> WHAT IS NEEDED: Produce word for word the lines of the data below running from the one that has "Model this object" to the one that has "screw_spacing = 97; // [80:1:100]", inclusive, and no others.

# # # # # # #

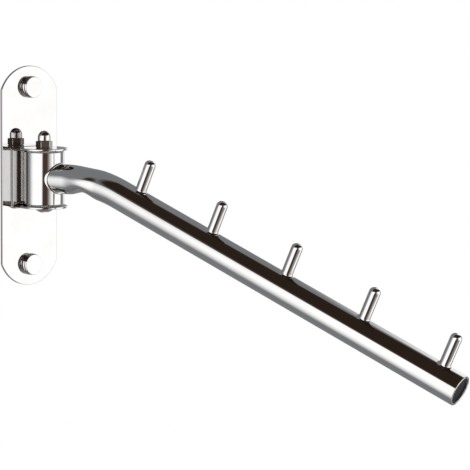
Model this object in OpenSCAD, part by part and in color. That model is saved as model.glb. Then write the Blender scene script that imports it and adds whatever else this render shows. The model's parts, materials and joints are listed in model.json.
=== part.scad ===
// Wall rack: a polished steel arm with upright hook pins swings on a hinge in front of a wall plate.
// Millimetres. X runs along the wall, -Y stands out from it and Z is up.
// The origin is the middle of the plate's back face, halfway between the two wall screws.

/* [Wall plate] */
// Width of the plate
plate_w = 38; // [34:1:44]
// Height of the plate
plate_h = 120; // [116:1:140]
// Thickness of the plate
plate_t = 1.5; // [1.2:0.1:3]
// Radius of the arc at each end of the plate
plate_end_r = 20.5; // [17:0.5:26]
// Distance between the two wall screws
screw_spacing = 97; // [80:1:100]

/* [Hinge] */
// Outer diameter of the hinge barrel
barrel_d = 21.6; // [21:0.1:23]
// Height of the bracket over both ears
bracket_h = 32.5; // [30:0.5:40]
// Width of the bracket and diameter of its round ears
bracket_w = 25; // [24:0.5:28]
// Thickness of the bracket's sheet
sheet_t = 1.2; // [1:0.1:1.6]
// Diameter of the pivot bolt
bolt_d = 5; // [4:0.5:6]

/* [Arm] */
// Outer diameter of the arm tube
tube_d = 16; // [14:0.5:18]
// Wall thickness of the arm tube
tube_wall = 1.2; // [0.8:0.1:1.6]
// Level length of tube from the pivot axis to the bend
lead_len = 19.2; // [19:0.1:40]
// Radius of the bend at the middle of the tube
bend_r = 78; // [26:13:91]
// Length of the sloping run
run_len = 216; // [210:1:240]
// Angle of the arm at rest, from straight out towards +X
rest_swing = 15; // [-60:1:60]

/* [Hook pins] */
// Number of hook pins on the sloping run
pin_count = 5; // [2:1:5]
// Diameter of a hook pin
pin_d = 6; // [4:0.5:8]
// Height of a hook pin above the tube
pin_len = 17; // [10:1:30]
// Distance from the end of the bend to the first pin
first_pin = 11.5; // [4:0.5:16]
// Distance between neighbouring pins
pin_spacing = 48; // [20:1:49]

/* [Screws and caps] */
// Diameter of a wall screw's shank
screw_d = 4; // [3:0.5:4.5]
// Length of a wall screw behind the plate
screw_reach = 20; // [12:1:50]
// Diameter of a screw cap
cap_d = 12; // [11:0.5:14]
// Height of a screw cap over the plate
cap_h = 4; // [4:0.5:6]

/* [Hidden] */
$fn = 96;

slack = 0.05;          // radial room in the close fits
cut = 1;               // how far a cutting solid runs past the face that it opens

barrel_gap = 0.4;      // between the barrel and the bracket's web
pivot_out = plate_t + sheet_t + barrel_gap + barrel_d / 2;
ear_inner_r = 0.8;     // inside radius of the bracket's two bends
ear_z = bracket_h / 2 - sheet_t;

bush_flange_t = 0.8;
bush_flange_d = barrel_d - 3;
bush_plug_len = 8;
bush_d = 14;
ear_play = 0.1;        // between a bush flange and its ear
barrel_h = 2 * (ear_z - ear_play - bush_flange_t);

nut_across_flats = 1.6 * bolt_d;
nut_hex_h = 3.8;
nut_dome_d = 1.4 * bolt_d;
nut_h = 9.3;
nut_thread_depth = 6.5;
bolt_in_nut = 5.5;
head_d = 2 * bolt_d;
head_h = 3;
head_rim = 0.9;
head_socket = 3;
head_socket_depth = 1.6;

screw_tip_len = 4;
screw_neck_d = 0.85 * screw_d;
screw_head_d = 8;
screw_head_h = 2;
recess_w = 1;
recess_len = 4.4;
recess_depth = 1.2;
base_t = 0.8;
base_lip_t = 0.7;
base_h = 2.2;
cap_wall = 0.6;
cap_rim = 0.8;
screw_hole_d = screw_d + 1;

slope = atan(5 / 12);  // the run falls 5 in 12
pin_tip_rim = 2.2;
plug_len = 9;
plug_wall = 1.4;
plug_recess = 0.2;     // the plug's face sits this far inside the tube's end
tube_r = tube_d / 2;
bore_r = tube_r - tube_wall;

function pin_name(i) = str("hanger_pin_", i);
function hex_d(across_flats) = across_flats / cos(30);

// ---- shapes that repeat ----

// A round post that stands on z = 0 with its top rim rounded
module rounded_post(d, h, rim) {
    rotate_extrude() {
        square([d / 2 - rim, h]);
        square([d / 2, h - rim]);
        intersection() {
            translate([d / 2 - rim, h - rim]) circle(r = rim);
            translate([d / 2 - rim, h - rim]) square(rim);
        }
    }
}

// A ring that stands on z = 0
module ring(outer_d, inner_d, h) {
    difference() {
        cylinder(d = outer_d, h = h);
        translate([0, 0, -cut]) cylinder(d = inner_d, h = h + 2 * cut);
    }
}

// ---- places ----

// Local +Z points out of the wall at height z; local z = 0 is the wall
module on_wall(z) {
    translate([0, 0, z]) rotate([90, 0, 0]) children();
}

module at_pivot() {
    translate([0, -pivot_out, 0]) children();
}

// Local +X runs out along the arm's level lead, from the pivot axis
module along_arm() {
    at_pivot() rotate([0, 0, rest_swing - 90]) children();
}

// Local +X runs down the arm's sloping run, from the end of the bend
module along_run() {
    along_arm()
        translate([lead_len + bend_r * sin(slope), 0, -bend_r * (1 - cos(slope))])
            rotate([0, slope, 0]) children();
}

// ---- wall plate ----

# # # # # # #

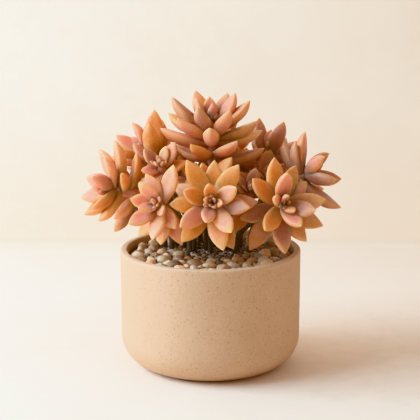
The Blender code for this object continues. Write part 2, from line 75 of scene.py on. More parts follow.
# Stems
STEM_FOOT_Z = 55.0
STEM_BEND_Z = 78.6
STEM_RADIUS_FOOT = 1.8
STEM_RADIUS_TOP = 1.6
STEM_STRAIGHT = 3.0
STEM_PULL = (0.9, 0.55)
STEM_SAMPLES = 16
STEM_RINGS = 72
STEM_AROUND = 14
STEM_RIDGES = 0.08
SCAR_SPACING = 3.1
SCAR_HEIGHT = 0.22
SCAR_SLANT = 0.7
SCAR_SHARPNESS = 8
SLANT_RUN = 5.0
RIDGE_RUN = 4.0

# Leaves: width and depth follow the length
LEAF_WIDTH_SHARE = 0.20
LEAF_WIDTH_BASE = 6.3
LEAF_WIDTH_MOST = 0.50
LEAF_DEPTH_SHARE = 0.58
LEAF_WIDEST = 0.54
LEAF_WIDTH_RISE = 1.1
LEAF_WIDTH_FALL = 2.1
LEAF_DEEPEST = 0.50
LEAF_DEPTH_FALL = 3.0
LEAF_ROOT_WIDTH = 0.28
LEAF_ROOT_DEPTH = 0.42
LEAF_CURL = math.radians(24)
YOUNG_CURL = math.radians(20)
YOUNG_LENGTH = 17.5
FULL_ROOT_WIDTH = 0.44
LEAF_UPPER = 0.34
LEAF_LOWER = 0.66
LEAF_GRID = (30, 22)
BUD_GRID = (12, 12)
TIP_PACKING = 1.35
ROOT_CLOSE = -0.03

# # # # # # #

> EXERCISE ANSWER:
Model this object in OpenSCAD, part by part and in color. That model is saved as model.glb. Then write the Blender scene script that imports it and adds whatever else this render shows. The model's parts, materials and joints are listed in model.json.
=== part.scad ===
// Wall rack: a polished steel arm with upright hook pins swings on a hinge in front of a wall plate.
// Millimetres. X runs along the wall, -Y stands out from it and Z is up.
// The origin is the middle of the plate's back face, halfway between the two wall screws.

/* [Wall plate] */
// Width of the plate
plate_w = 38; // [34:1:44]
// Height of the plate
plate_h = 120; // [116:1:140]
// Thickness of the plate
plate_t = 1.5; // [1.2:0.1:3]
// Radius of the arc at each end of the plate
plate_end_r = 20.5; // [17:0.5:26]
// Distance between the two wall screws
screw_spacing = 97; // [80:1:100]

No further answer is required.